Dr. Burnett said the responses described strategies that may inadvertently reinforce fussiness, promote poor appetite self-regulation or poor dietary intake including:
- I tell them they only have to eat, for example, five mouthfuls of their meal.
- I tell them that is what's for dinner; if they don't eat it, they will go to bed hungry.
- I tell him, if he eats his dinner he can have dessert, or do an activity he likes.
Parents whose children were less fussy tended to involve their children in meal preparation, let their child to decide when they were full, and serve certain foods repeatedly to encourage their children to try foods they thought they wouldn't like.

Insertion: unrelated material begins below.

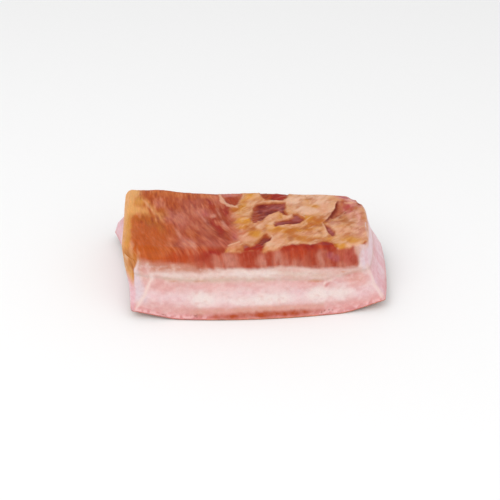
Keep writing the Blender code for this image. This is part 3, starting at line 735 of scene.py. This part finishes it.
def paintDried():
    # the lean in the windows: patches, wrinkles and a browner rim
    colour = allOver(driedFinish["plain"])
    colour = layPatches(colour, bendX, bendY, driedFinish["stains"], lumps + crumbs)
    colour = tint(colour, driedFinish["lightWrinkles"], ramp(wrinkles, 0.08, 0.5))
    colour = tint(colour, driedFinish["darkWrinkles"], ramp(-wrinkles, 0.08, 0.5))
    return tint(colour, driedFinish["rim"], softly(0.6 - driedField + 0.6 * lumps, 2.0))


# the recess: a brown-red tint with painted shade, and a painted shadow along the flap's edge
recessTintAndShade = {"shade": ((182, 92, 66), 0.9), "flapShadow": ((124, 48, 20), 0.9)}
leftEndFinish = {
    "plain": (220, 158, 84), "brown": ((190, 100, 48), 1.0), "light": ((232, 182, 128), 0.9),
    "corner": ((204, 132, 66), 0.7), "lightLines": ((234, 188, 148), 1.3), "brownLines": ((166, 92, 44), 1.1)}


def paintLeftEnd():
    # smoked ochre with soft light and brown clouds
    clouds = roughNoise(base, (9.0, 8.0, 13.0), seed=85)
    colour = allOver(leftEndFinish["plain"])
    colour = tint(colour, leftEndFinish["brown"], 0.9 * clouds + 0.03 * (h - 40.0))
    return tint(colour, leftEndFinish["light"], -clouds)


def paintTop():
    # muscle, the film over it, its rolled edges and windows, the recess with its painted shade and shadow,
    # and the left end
    colour = lay(paintMuscle(), paintFilm(), film)
    colour = tint(colour, filmFinish["rolled"], softly(rolledField + 0.4 * crumbs, 1.5))
    colour = tint(colour, filmFinish["windowRim"], film * softly(driedField + 0.8 + 1.2 * lumps, 2.4))
    colour = lay(colour, paintDried(), driedMask)
    # painted shade over the recess, and painted shadow darkest along the flap's edge
    colour = tint(colour, recessTintAndShade["shade"], recess)
    colour = tint(colour, recessTintAndShade["flapShadow"], recess * (1.0 - ramp(ledgePast, 0.4, 1.8)))
    colour = lay(colour, paintLeftEnd(), leftFace * ramp(-h, -53.0, 12.0))
    # fine light and brown lines run down the front left corner
    linePath = np.stack([along + 0.25 * (h - 40.0), 0.3 * y, 0.12 * h], axis=1)
    lines = roughNoise(linePath, 1.5, seed=87, octaves=2)
    corner = ramp(-along, 89.0, 4.0) * ramp(-v, 0.74, 0.16) * ramp(-h, -53.0, 9.0)
    colour = tint(colour, leftEndFinish["corner"], corner)
    colour = tint(colour, leftEndFinish["lightLines"], lines * corner)
    return tint(colour, leftEndFinish["brownLines"], -lines * corner)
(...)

Responses from these parents included:
- I involve him in the shopping for food and in the preparation of meals.
- I don't force her to eat if she doesn't want to. I let her decide how much and how often she would like to eat.
- I always provide some options that I know they will like, combined with some other things that I want to expose them to.
Dr. Burnett said parents of very fussy children were more likely to deconstruct meals, serving pasta and sauce separately, or hide vegetables in meals to get their children to eat more healthy foods.
"Presenting foods in unusual forms or hiding certain ingredients, such as vegetables, might improve dietary intake in the short-term but doesn't teach children to accept a variety of foods in the longer term," Dr. Burnett said.